13.7 GOVERNMENT AND OTHER REGULATIONS. The obligation of the Company to make payment of awards in Stock or otherwise shall be subject to all applicable laws, rules, and regulations, and to such approvals by government agencies as may be required. The Company shall be under no obligation to register under the Securities Act of 1933, as amended, any of the shares of Stock paid under the Plan. If the shares paid under the Plan may in certain circumstances be exempt from registration under the Securities Act of 1933, as amended, the Company may restrict the transfer of such shares in such manner as it deems advisable to ensure the availability of any such exemption.

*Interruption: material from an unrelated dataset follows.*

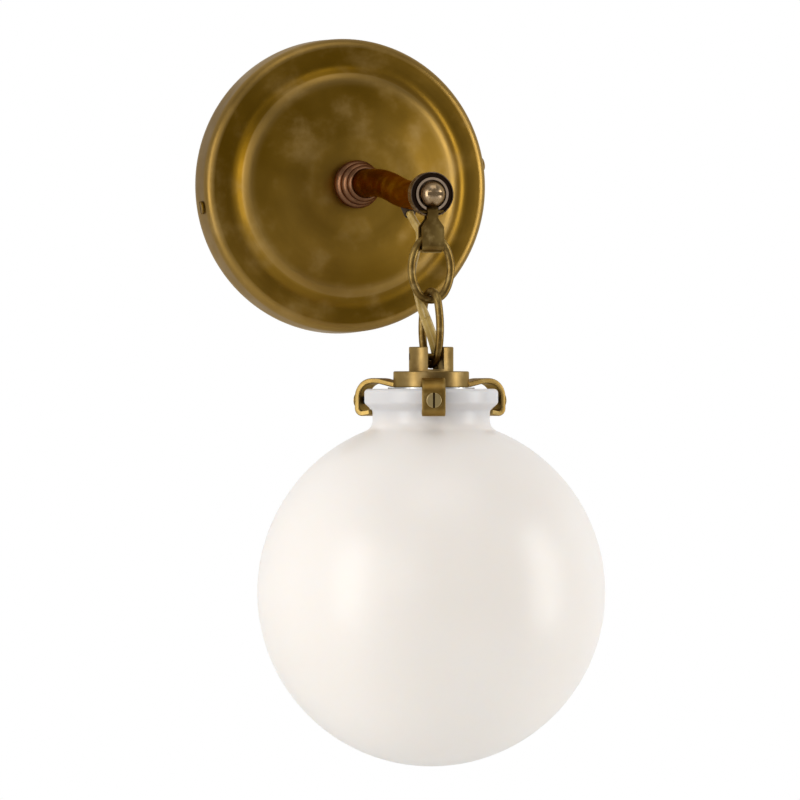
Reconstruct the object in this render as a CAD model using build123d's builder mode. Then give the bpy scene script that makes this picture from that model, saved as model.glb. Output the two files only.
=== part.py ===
from build123d import *
from math import atan2, cos, degrees, hypot, pi, radians, sin, sqrt, tan
import os

# Hanging pendant wall sconce: a round back plate, a short jogged arm, three chain links
# and an opal glass globe held by three clips.
#
# Frame, in millimetres: X runs to the right along the wall, Y into the wall and Z up.
# The origin is the centre of the back plate's rear rim, on the wall's surface.

# ---------------------------------------------------------------- driving dimensions
# Back plate: a spun pan, open at the back
PLATE_RADIUS = 67.5         # rear rim
PLATE_WALL = 1.2
EDGE_DEPTH = 17.6           # front edge of the pan, from the wall
EDGE_TAPER = 0.5            # the side wall leans in by this much
FLANGE_DIP = 1.8            # the flange's cove, behind the front edge
SHOULDER_RADIUS = 51.0      # step up to the raised middle
SHOULDER_DEPTH = 21.5
FLANGE_SHARES = (0.14, 0.6, 0.24)       # of its width: cove, bend, front corner's radius
CROWN_DEPTH = 27.5          # the middle's flat seat under the collar
PLATE_TURN = 9.0            # the pan is turned by this angle on the wall

# Wall bar inside the pan
BAR_WIDTH = 20.0
BAR_THICK = 2.0
TAB_DEPTH = 14.0            # front of the bent tabs
BOX_SPACINGS = (70.0, 89.0) # distances between the wall box screws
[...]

13.8 REPRICINGS. Notwithstanding anything in the Plan to the contrary, the Board may not reprice Options, nor may the Board amend the Plan to permit repricing of Options, unless the stockholders of the Company provide prior approval for such repricing. The term “repricing” shall have the meaning given that term in Section 303A(8) of the New York Stock Exchange Listed Company Manual, as in effect from time to time.
13.9 GOVERNING LAW. The Plan and the terms of all Awards shall be construed in accordance with and governed by the laws of the State of New Jersey without regard to rules of choice of law or conflict of laws, except to the extent such laws may be pre-empted by the federal laws of the United States of America.
Appendix C
AMENDMENT TO
RESTATED CERTIFICATE OF INCORPORATION OF BLONDER TONGUE LABORATORIES, INC.
The first paragraph of Article Fourth is hereby replaced in its entirety with the following:
“The total number of shares of stock which the Corporation shall have authority to issue is Fifty-Five Million (55,000,000), to be divided into two classes designated “Common Stock” and “Preferred Stock”. The Corporation shall be authorized to issue (a) Fifty Million (50,000,000) shares of Common Stock, par value $.001 per share, and (b) Five Million (5,000,000) shares of Preferred Stock, par value $.001 per share.”
All other provisions of the Restated Certificate of Incorporation (including the other paragraphs contained in Article Fourth) remain in full force and effect without revision.